I have a Grim Reaper thingumajig, you should be more scared of that coming to live at night :crazy:

It's in this pic next to my TV:


----------



## Indigo (Dec 29, 2008)

Silhouetree said:


> I think there's only one position I can fall asleep in, and it's a weird one at that.
> 
> I lay on my belly, with one leg sticking out and then coming back in.
> 
> ...


Well, I sleep in the fetal position, but my INFP sister sleeps in the same position as you. I had to share the bed with her when I was younger. It was a nightmare.


----------



## Alanna (Dec 15, 2008)

My alarm clock is on my bed side table, and before I go to sleep I have to turn it so it faces away from me, otherwise I will watch the minutes go by which makes me stay awake so much longer. Also, I usually read for about half an hour to an hour before sleeping, but if I'm really tired I just need to at least read for a couple minutes otherwise it is really hard to sleep. Then I curl up in the fetus position, usually on my left side.
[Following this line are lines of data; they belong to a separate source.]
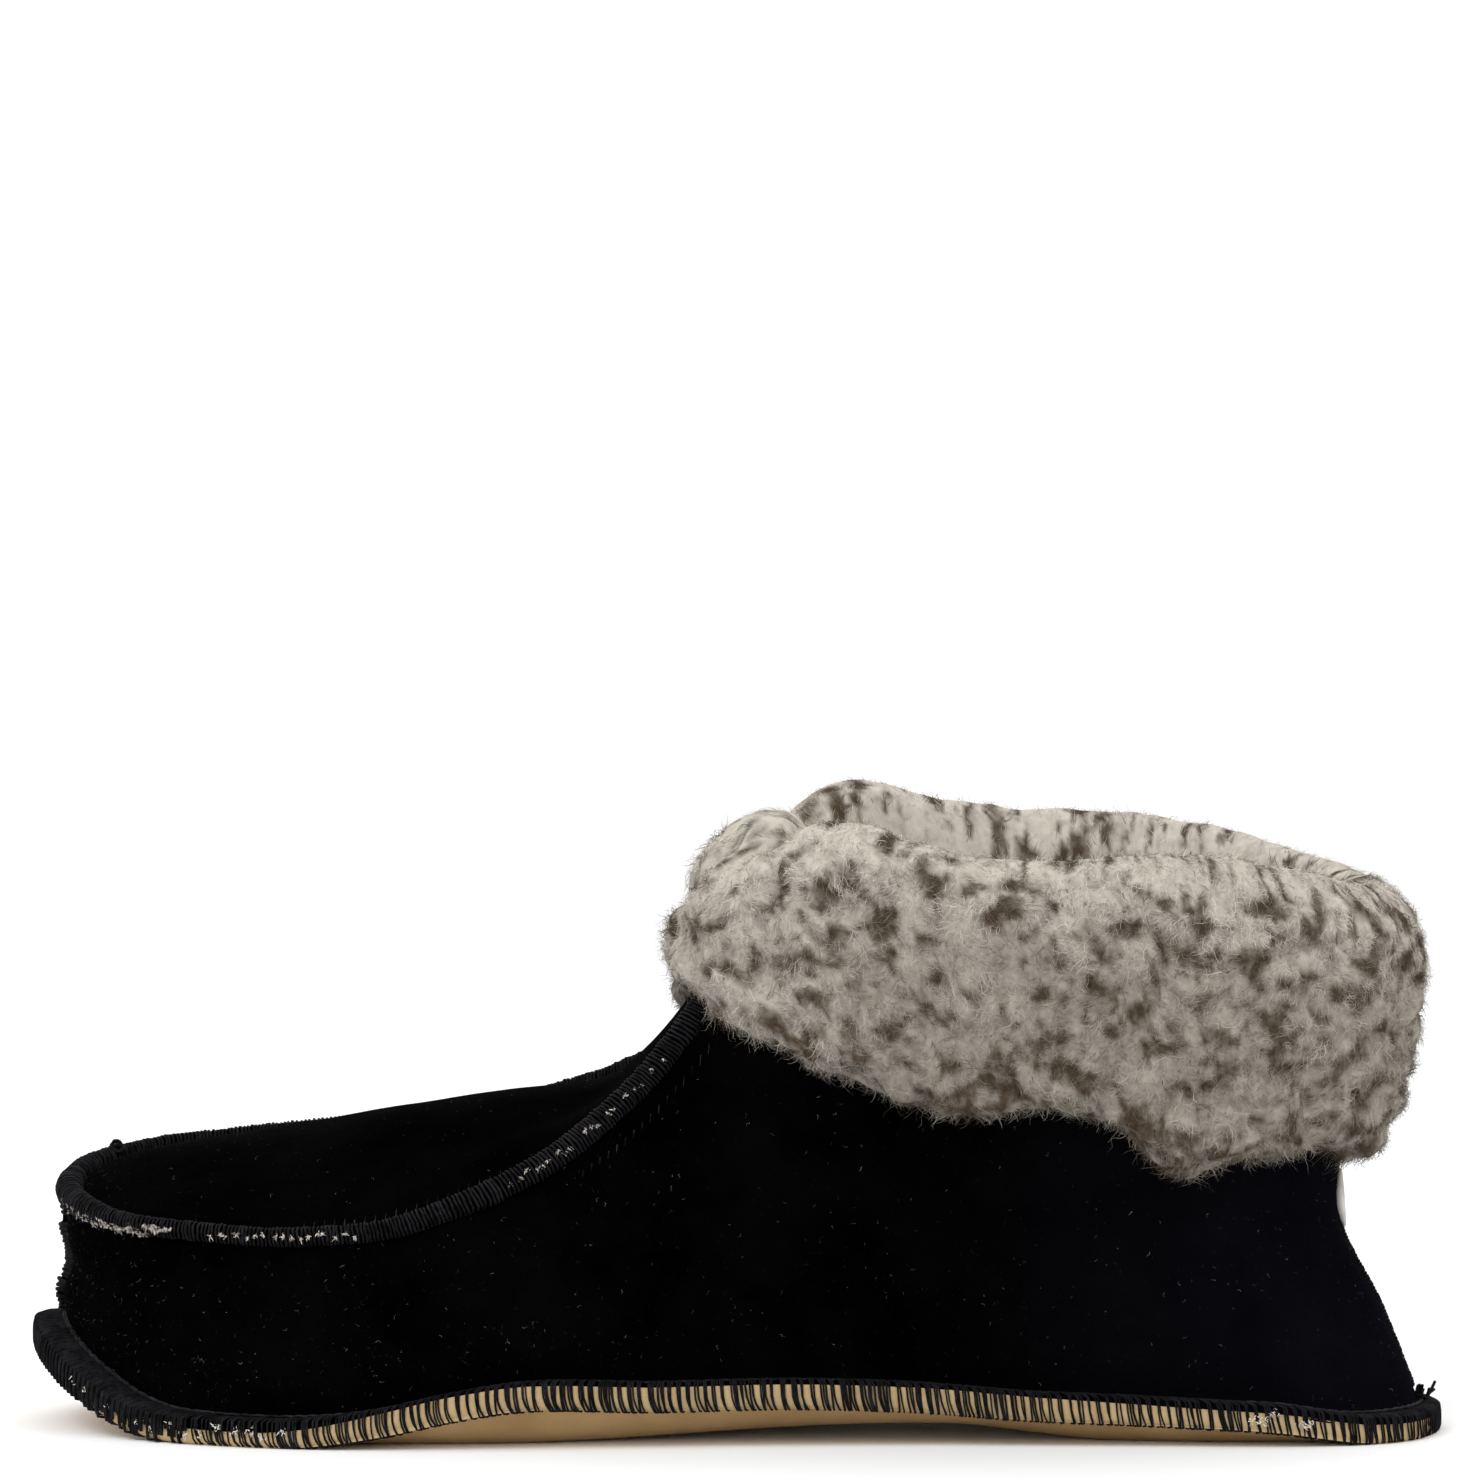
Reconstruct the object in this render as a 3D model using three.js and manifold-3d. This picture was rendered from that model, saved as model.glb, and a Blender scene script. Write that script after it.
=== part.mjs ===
// A sheepskin slipper boot for the left foot: a suede upper sewn edge to edge
// round a soft leather sole, a wool insole, and a fleece cuff over the collar.
// Millimetres, +Z up, toe toward -X and the outer side of the foot toward -Y.
// The origin is on the floor, under the middle of the heel.

import * as THREE from "three";
import * as BufferGeometryUtils from "three/addons/utils/BufferGeometryUtils.js";
import Module from "manifold-3d";

const wasm = await Module();
wasm.setup();

// Sizes of the last
const LENGTH = 280; // over the seams, heel to toe
const BALL_WIDTH = 104; // over the seams, across the ball
const HEEL_WIDTH = 70; // over the seams, across the heel
const INSTEP = 112; // collar's height beside the throat
const HEEL_HEIGHT = 96; // collar's height at the back seam
const TOE_HEIGHT = 46; // height of the apron's seam at the toe
const APRON_CROWN = 12.5; // rise of the apron above its two seams
const TOE_SPRING = 15.5; // rise of the sole's seam at the toe
const WAIST_LIFT = 7.5; // rise of the sole's seam beside the arch
const ARCH_RISE = 3; // rise of the sole's underside at the arch
const TOE_SWING = 5; // how far the toe lies toward the inner side

// Sizes of the pieces
const GAP = 0.3; // room between two pieces
const LEATHER = 1.8; // upper's wall
const SOLE = 2.8; // sole leather
const SEAM = 5.5; // width of the turned-out edge round the sole
const SOLE_ROLL = 9; // width over which the sole rolls down from its edge
const INSOLE = 6; // wool pad
const INSOLE_EDGE = 6; // from the seam's inside to the pad's edge
const APRON_BEAD = 2.5; // radius of the raised seam round the apron
const TOE_BEAD = 2.1; // radius of the upright seam at the toe
const HEEL_BEAD = 1.6; // radius of the upright seam at the heel
const CUFF_DEPTH = 40; // turned-down length of the fleece
const CUFF_PILE = 14; // fleece outside the wall
const CUFF_LINING = 7; // fleece inside the wall
const CUFF_RISE = 10.5; // fleece above the collar's edge
const CUFF_TUCK = 15; // length of the fleece inside the collar
const LOCK_LENGTH = 12; // one lock of wool
const LOCK_RADIUS = 4.4; // the lock's root

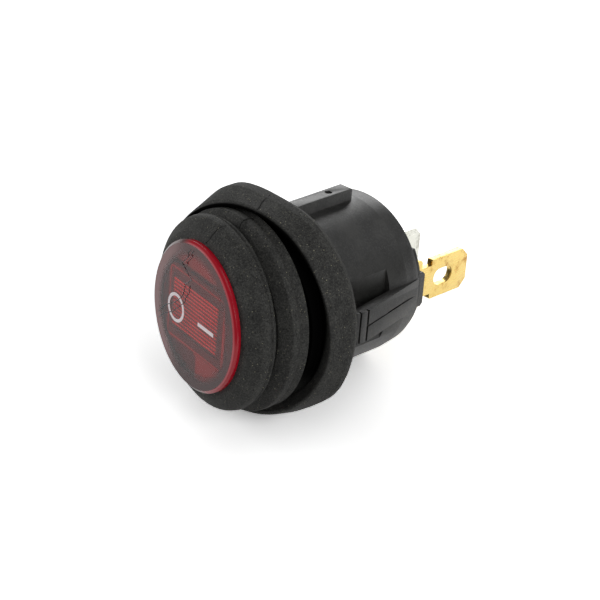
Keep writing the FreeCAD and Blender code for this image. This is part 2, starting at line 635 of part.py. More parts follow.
def fixed_contact():
    """The silver rivet on the load terminal's inner tab."""
    face = PIVOT_Y + FIXED_CONTACT_FACE
    tab_face = PIVOT_Y + CONTACT_TAB_FACE
    head = drum(CONTACT_R, face, tab_face, -CONTACT_X)
    stem = drum(CONTACT_STEM_R - FIT_GAP, tab_face, tab_face + TAB_THICKNESS, -CONTACT_X)
    return head.fuse(stem).removeSplitter()


def blade(x, tongue_top, tongue_half):
    """A flat tab: tongue in the base, shoulder, necked waist, blade with oval hole and chamfers."""
    upper = [(tongue_top, tongue_half, 0), (BLOCK_END_Y, tongue_half, 0),
             (BLOCK_END_Y, SHOULDER_HALF_WIDTH, SHOULDER_CORNER_R),
             (SHOULDER_END, SHOULDER_HALF_WIDTH, SHOULDER_CORNER_R), (SHOULDER_END, NECK_HALF_WIDTH, 0),
             (TAB_START, NECK_HALF_WIDTH, 0), (TAB_START, TAB_HALF_WIDTH, TAB_CORNER_ROUND),
             (TAB_END - TAB_CHAMFER, TAB_HALF_WIDTH, TAB_CORNER_ROUND),
             (TAB_END, TAB_HALF_WIDTH - TAB_CHAMFER, TAB_CORNER_ROUND)]
    lower = [(y, -z, r) for y, z, r in reversed(upper)]
    plate = plate_yz(upper + lower, x - TAB_THICKNESS / 2, x + TAB_THICKNESS / 2)
    hole_y = TAB_END - TAB_HOLE_FROM_END
    end_r = TAB_HOLE_WIDTH / 2 * TAB_HOLE_END_SHARE
    hole = plate_yz([(hole_y + y, z, end_r) for y, z, _ in
                     rectangle(TAB_HOLE_LENGTH / 2, TAB_HOLE_WIDTH / 2, 0)],
                    x - TAB_THICKNESS, x + TAB_THICKNESS)
    return plate.cut(hole)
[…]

When I was younger, I used to get really anxious when I was lying in bed at night, and would get these anxiety attacks where my breathing would get really fast and shallow and I'd get this tight feeling in my chest and it would feel like I couldn't move. When this happened I would usually turn on my light and read until I was literally too tired to keep my eyes open anymore, so I could fall right asleep without freaking out. Lots of times I would wake up to go to school, and my light would still be on, and I'd have a book open on my bed beside me. So I guess that's where the reading ritual comes from.

Fortunately through therapy and switching high schools (lets just say I had some friend issues) I don't really have anxiety problems anymore. On the occasional night I do get anxious, I get up and write a list of all the things that are bothering me which really puts stuff into perspective. Most of the stuff I worry about is quite minor and silly anyways.


----------



## NephilimAzrael (Oct 26, 2008)

This may seem out of context, but I like the dialogue:

A: Your conscience must be unclear with all the evils you say.
B: Maybe so, but I sleep well at night... On a big pile of money.

This is a paraphrased quote from somewhere, but for the life of me I cannot recall at the moment. Maybe someone will find it for me? Lykos? (its a quest)


----------



## Duke (Jan 20, 2009)

Surreal Breakfast said:


> I have a Grim Reaper thingumajig, you should be more scared of that coming to live at night :crazy:
> 
> It's in this pic next to my TV:


I am actually intrigued by how comfortable you are with these articles, which usually makes the general population, or me for that matter, reel in unease. Haha, it's special. :happy:

That said, are those wires? Gosh, I couldn't let those get in the way in my room. Always made sure they were behind the entire cabinet, tied in a bundle and out of sight. :tongue:

Thanks for letting me in on a glimpse of an INFP's room! :laughing:


----------



## mcgooglian (Nov 12, 2008)

I either sleep on my back or on my left side. I also stick my feet out from under the covers. If for whatever reason, I have to share a bed with somebody (in a hotel) I'll lie on the side facing away from the person and still find it comfortable.


----------



## gOpheR (Jan 19, 2009)

What usually helps me when I cant sleep (wich is often) is reading, writing, drinking, putting in a movie ( I'd suggest something that you're really familiar with so you don't have to really pay attention to it - Disney movies work awesome for me).


----------